I was drawn to this Church under the banner of "Unity in Diversity." It seems like a bad dream now to see actions as out of touch as Rowan's.

uffda51 said...

While reading a story about Texas and textbooks, I came across this excerpt from the Cornerstone Speech made by Alexander Stephens, the vice-president of the Confederacy, on March 21, 1861. With remarkable candor, Stephens pointed out that whereas the United States was founded on the idea, enshrined in Thomas Jefferson’s Declaration of Independence, that "all men are created equal," the new Confederacy was founded on the opposite conception:

"The prevailing ideas entertained by [Thomas Jefferson] and most of the leading statesmen at the time of the formation of the old constitution, were that the enslavement of the African was in violation of the laws of nature; that it was wrong in principle, socially, morally, and politically ... Those ideas, however, were fundamentally wrong.
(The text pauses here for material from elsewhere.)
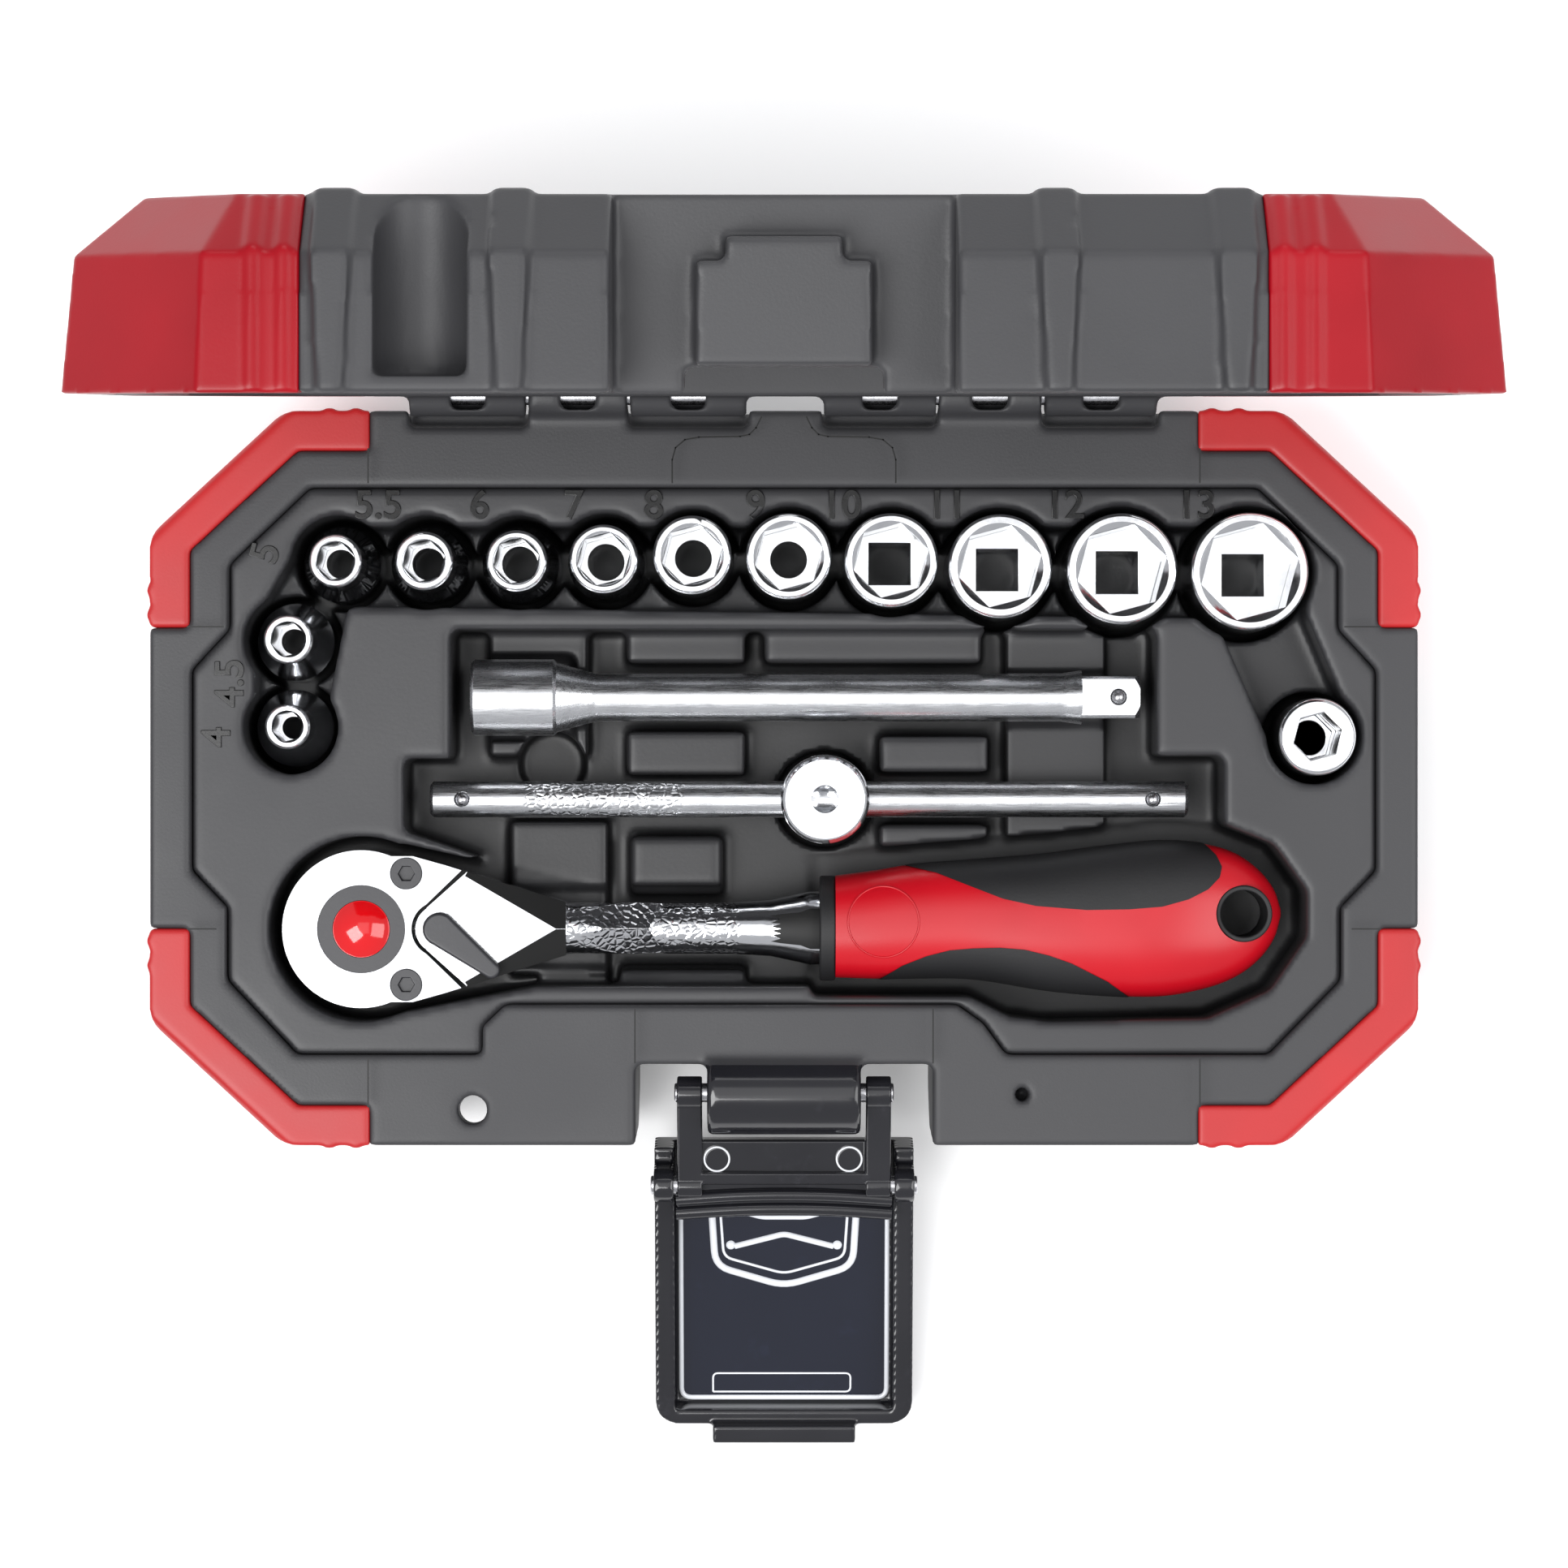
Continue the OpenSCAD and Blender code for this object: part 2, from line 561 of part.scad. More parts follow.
module ratchet_cover_screws() color(DARK)
  for (s = [-1, 1]) translate([-57, wrench_y + s * 8.4, 0]) difference() {
    union() {
      translate([0, 0, 16]) cylinder(r = 1.15, h = 9);
      translate([0, 0, head_top - 1.15]) cylinder(r = 2.4, h = 1.1);
    }
    translate([0, 0, head_top - 0.95]) cylinder(r = 1.25, h = 2, $fn = 6);
  }

module ratchet_drive_gear() color(DARK) difference() {
  translate([head_x, wrench_y, 0]) {
    translate([0, 0, 16.8]) cylinder(r = 7.5, h = 6.4);
    translate([0, 0, 23.1]) cylinder(r = 6.6, h = head_top - 0.2 - 23.1);
    translate([0, 0, head_low - 0.6]) cylinder(r = 6, h = 3);
    translate([0, 0, head_low - 0.5]) mirror([0, 0, 1]) drive_square(8);
  }
  translate([head_x, wrench_y, 0]) {
    for (i = [0:gear_teeth - 1]) rotate([0, 0, i * 360 / gear_teeth]) translate([7.7, 0, 16])
      rotate([0, 0, 45]) translate([-0.35, -0.35, 0]) cube([0.7, 0.7, 8]);
    translate([0, 0, 20.4]) cylinder(r = 4.3 + run, h = 10);
    translate([0, 0, 9.2]) cylinder(r = 1.5 + run, h = 12);
    translate([0, 0, 9.6]) rotate([0, 90, 0]) cylinder(r = 1.2, h = 6);
  }
}

module ratchet_drive_ball() color(STEEL) translate([head_x + 2.75, wrench_y, 9.6]) sphere(r = 1.1);

module ratchet_release_button() color(RED) translate([head_x, wrench_y, 0]) {
  translate([0, 0, 23.4]) cylinder(r = 4.3, h = 2.4);
  intersection() {
    translate([0, 0, 25.7]) cylinder(r = 4.3, h = 3);
    translate([0, 0, 20.2]) sphere(r = 7);
  }
  translate([0, 0, 11.8]) cylinder(r = 1.5, h = 12);
}

module ratchet_button_spring() color(STEEL) translate([head_x, wrench_y, 0])
  for (i = [0:3]) translate([0, 0, 20.75 + i * 0.75]) rotate_extrude() translate([3, 0]) circle(r = 0.3, $fn = 16);

module ratchet_reverse_lever() color(DARK) translate([lever_x, wrench_y, 0]) {
  rotate([0, 0, -38]) {
    translate([0, 0, tongue_top + 0.15]) {
      cylinder(r = 2.5, h = 1.9);
      linear_extrude(1.9) polygon([[0, 2.5], [10, 1.3], [10, -1.3], [0, -2.5]]);
      translate([10, 0, 0]) cylinder(r = 1.3, h = 1.9);
    }
  }
  translate([0, 0, 22]) cylinder(r = 1.15, h = 3.5);
}

module ratchet_pawl() color(STEEL) translate([lever_x, wrench_y, 16.8]) rotate([0, 0, -4.5]) difference() {
  union() {
    cylinder(r = 3.4, h = 4.8);
    linear_extrude(4.8) polygon([[0, -2.6], [-3.9, -1.9], [-3.9, 1.9], [0, 2.6]]);
  }
  box(2, 5, -5, 5, -1, 6);
}

module ratchet_collar() color(DARK) difference() {
  rod_x(5.4, 7.8, wrench_y, wrench_z, 8);
  rod_x(5, 8, wrench_y, wrench_z, 4 + run);
}

HANDLE = [[7.8, -14.8], [18.5, -13.2], [39.5, -11.6], [57, -9.4], [63.6, -9.9], [68.5, -11],
  [72.9, -13.2], [75.5, -20.3], [73.4, -26.9], [69.1, -30.2], [62.5, -32.3], [55.9, -33.2],
  [52.4, -33], [41.8, -32.6], [28.6, -30.3], [14.4, -30.5], [7.8, -30.3]];
GRIP_UPPER = [[18.5, -10], [18.5, -13.2], [28.6, -16.5], [36.3, -19], [45.6, -19.8], [57, -19.5],
  [63.1, -17.6], [66.2, -13.8], [63.6, -9.9], [63.6, -5]];
GRIP_LOWER = [[14.4, -36], [14.4, -30.5], [21.5, -26.9], [28.6, -25.7], [36.3, -25.8],
  [43.4, -28], [48.9, -30.7], [52.4, -33], [52.4, -36]];

// the handle's whole form: its outline from above, trimmed to its outline from the side
module handle_form() {
  intersection() {
    translate([0, 0, 5]) linear_extrude(30) polygon(HANDLE);
    translate([0, 0, wrench_z]) rotate([90, 0, 0]) linear_extrude(50)
      polygon([[7.8, -8], [20, -8.4], [50, -8.6], [66, -7.6], [73, -5.4], [75.5, -2.6],
               [75.5, 2.6], [73, 5.4], [66, 7.6], [50, 8.2], [20, 7.6], [7.8, 7.8]]);
  }
}

module ratchet_handle_core() color(RED) difference() {
  handle_form();
  translate([0, 0, 4]) linear_extrude(32) polygon(GRIP_UPPER);
  translate([0, 0, 4]) linear_extrude(32) polygon(GRIP_LOWER);
  rod_x(7, 18.3, wrench_y, wrench_z, 4 + run);
  translate([69.5, -20.5, 0]) cylinder(r = 4.3, h = 40);
}

module ratchet_grip_upper() color(DARK) intersection() {
  handle_form();
  translate([0, 0, 4]) linear_extrude(32) polygon(GRIP_UPPER);
}

module ratchet_grip_lower() color(DARK) intersection() {
  handle_form();
  translate([0, 0, 4]) linear_extrude(32) polygon(GRIP_LOWER);
}

module ratchet_grommet() color(DARK) translate([69.5, -20.5, wrench_z - 6]) difference() {
  cylinder(r = 4.3, h = 12);
  translate([0, 0, -1]) cylinder(r = 3.5, h = 14);
}

// ---------- every node ----------
base_shell();
tray_insert();
for (c = CORNERS) {
  base_guard(c[1], c[2]);
  lid_guard(c[1], c[2]);
}
lid_shell();
hinge_pins();
latch_base_pin();
latch_link();
latch_plate();
latch_plate_pins();
for (s = SOCKETS)
  socket(s[1], s[2], s[3], s[4]);
bit_adapter();
bit_adapter_clip();
extension_bar();
extension_ball();
t_handle_bar();
t_bar_balls();
t_handle_head();
t_head_ball();
ratchet_body();
ratchet_cover_plate();
ratchet_cover_screws();
ratchet_drive_gear();
ratchet_drive_ball();
ratchet_release_button();
ratchet_button_spring();
ratchet_reverse_lever();
ratchet_pawl();
ratchet_collar();
ratchet_handle_core();
ratchet_grip_upper();
ratchet_grip_lower();
ratchet_grommet();
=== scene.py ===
import json
import math

import bmesh
import bpy
from mathutils import Matrix, Vector

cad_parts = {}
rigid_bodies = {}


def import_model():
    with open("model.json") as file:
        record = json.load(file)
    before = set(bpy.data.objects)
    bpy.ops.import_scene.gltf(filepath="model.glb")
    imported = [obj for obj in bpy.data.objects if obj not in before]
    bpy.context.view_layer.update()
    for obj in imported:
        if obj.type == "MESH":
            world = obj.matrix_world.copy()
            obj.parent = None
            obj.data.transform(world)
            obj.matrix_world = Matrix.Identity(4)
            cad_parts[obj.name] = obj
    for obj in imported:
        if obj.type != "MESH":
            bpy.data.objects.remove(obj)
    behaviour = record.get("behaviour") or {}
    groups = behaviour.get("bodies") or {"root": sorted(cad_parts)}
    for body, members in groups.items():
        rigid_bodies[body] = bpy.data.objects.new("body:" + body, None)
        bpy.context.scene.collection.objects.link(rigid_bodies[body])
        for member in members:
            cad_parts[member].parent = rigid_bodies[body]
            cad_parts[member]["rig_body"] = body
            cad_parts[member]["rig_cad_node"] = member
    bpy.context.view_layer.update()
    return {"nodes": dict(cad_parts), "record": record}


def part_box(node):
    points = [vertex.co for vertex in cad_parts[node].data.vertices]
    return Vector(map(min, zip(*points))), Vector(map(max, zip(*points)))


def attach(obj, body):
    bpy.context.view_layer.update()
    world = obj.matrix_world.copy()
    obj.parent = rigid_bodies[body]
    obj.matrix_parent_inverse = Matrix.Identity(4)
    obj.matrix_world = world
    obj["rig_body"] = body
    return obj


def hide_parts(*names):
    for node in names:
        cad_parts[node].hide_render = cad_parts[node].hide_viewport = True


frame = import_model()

NODES = frame["nodes"]

bl_info = {
    "name": "Socket Set Maker",
    "version": (1, 0, 0),
    "blender": (4, 5, 0),
    "location": "View3D > Sidebar > Socket Set",
    "description": "Finishes a socket wrench set and its case on a packed frame",
    "category": "Object",
}

MM = 0.001
SIZES = ("4", "4_5", "5", "5_5", "6", "7", "8", "9", "10", "11", "12", "13")
CORNERS = ("fl", "fr", "bl", "br")


# ---------- settings ----------
class CaseSettings(bpy.types.PropertyGroup):
    plastic: bpy.props.FloatVectorProperty(
        name="Case plastic", description="Colour of the shells and the tray", subtype="COLOR",
        size=3, min=0.0, max=1.0, default=(0.036, 0.036, 0.039))
    base_red: bpy.props.FloatVectorProperty(
        name="Base guards", description="Colour of the base's corner guards", subtype="COLOR",
        size=3, min=0.0, max=1.0, default=(0.45, 0.011, 0.013))
    lid_red: bpy.props.FloatVectorProperty(
        name="Lid guards", description="Colour of the lid's corner guards", subtype="COLOR",
        size=3, min=0.0, max=1.0, default=(0.3, 0.0, 0.006))
    edge: bpy.props.FloatProperty(
        name="Edge radius", description="Rounding of the moulded shells' edges", unit="LENGTH",
        default=0.9 * MM, min=0.2 * MM, max=1.5 * MM)
    tray_cell: bpy.props.FloatProperty(
        name="Tray cell", description="Cell size of the tray's smooth skin", unit="LENGTH",
        default=0.62 * MM, min=0.5 * MM, max=1.5 * MM)


class ToolSettings(bpy.types.PropertyGroup):
    chrome: bpy.props.FloatVectorProperty(
        name="Chrome", description="Colour of the plated steel", subtype="COLOR",
        size=3, min=0.0, max=1.0, default=(0.83, 0.84, 0.86))
    handle_red: bpy.props.FloatVectorProperty(
        name="Handle", description="Colour of the ratchet's handle", subtype="COLOR",
        size=3, min=0.0, max=1.0, default=(0.5, 0.003, 0.011))
    grip: bpy.props.FloatVectorProperty(
        name="Grip", description="Colour of the soft grips", subtype="COLOR",
        size=3, min=0.0, max=1.0, default=(0.009, 0.009, 0.01))
    edge: bpy.props.FloatProperty(
        name="Edge radius", description="Rounding of the tools' edges", unit="LENGTH",
        default=0.3 * MM, min=0.05 * MM, max=0.6 * MM)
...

They rested upon the assumption of the equality of races. This was an error. It was a sandy foundation, and the government built upon it fell when the "storm came and the wind blew."

Our new government is founded upon exactly the opposite idea; its foundations are laid, its corner-stone rests, upon the great truth that the negro is not equal to the white man; that slavery subordination to the superior race is his natural and normal condition. This, our new government, is the first, in the history of the world, based upon this great physical, philosophical, and moral truth."

The opponents of repeal of DADT and the Anglican/Episcopal schismatics share the view that heterosexuals are “superior” to LGBT persons and claim that they alone possess “physical, philosophical, and moral truth.” These same people will scream that any comparisons between the slavery issue and LGBT equality are unfair because skin color is not a choice, but can provide no evidence that sexual orientation is a choice. Stephens and the Confederacy were wrong. The Family Research Council crowd is wrong. The schismatics are wrong. DADT is wrong. And if the ABC thinks that some kind of moratorium is the answer, than he doesn’t understand the question.